The Witch of Blackbird Pond by Elizabeth George Speare
Raised in the West Indies, 16-year-old Kit Tyler finds herself orphaned and headed to Puritan Connecticut to live with her mother’s sister. Flashy and very unPuritan, Kit keeps getting into trouble with her uncle and the town’s authorities. She finds solace in the home of Hannah, a Quaker who lives alone on Blackbird Pond, and she eventually has to choose between her own safety and the acceptance of her mother’s people whom she has come to love or the life and friendship of Hannah whom she also loves. This is beautiful story well-told. Speare wrote three other excellent historical novels for young adults: The Bronze Bow, Calico Captive, and The Sign of the Beaver.

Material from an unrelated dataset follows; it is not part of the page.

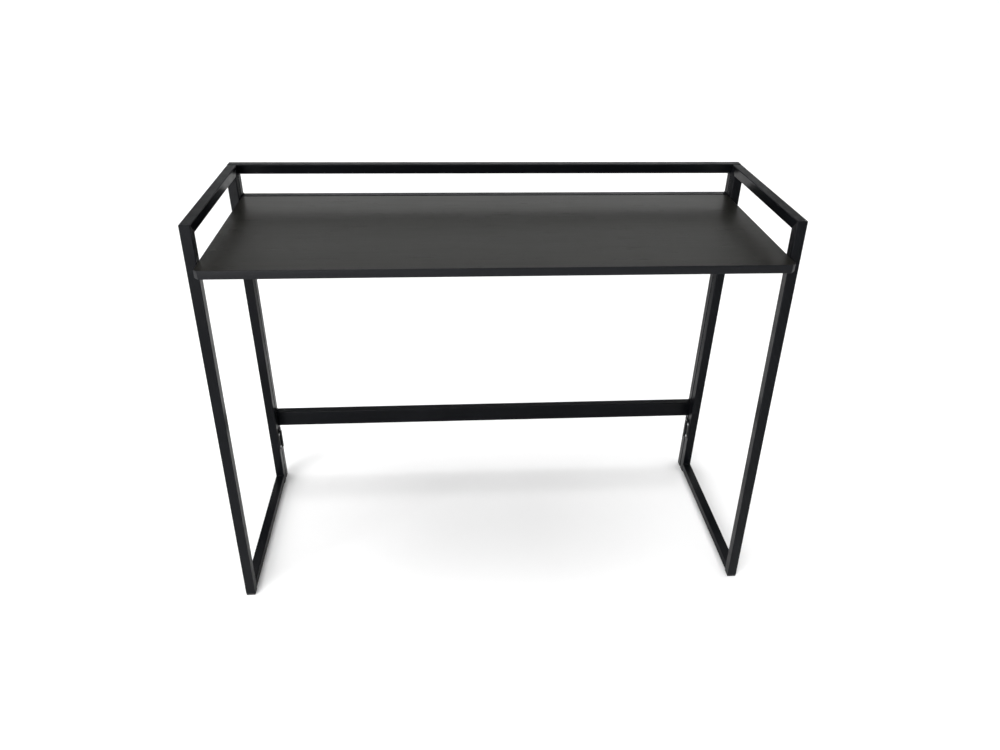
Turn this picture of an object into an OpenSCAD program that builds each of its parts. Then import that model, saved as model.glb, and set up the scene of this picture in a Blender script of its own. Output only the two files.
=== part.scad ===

Treasure Island by Robert Louis Stevenson
Long John Silver is such an iconic figure that every child ought to have the privilege of meeting him in person. Besides, Treasure Island is a rollicking adventure story—pirates, buried treasure, gunfights, treachery, friendship—what’s not to love? The language of this book is difficult for young readers, so I highly recommend making this a family read-aloud. N.C. Wyeth did the original illustrations, and they are wonderful (though not as plentiful as one might wish).
Winnie-the-Pooh by A.A. Milne
Milne is one of the most delightful writers I know. His sense of humor, his keen understanding of human (and stuffed animal) nature, and his playful wordsmithing keep me returning to his books again and again. If you’ve not read the real Pooh (the Disney rip-offs, which are obnoxiously bad, don’t count), get yourself a copy, grab the nearest child, and treat yourself to an hour of whimsy and delight. Other children’s books by Milne are The House at Pooh Corner and two volumes of verse, When We Were Very Young and Now We Are Six.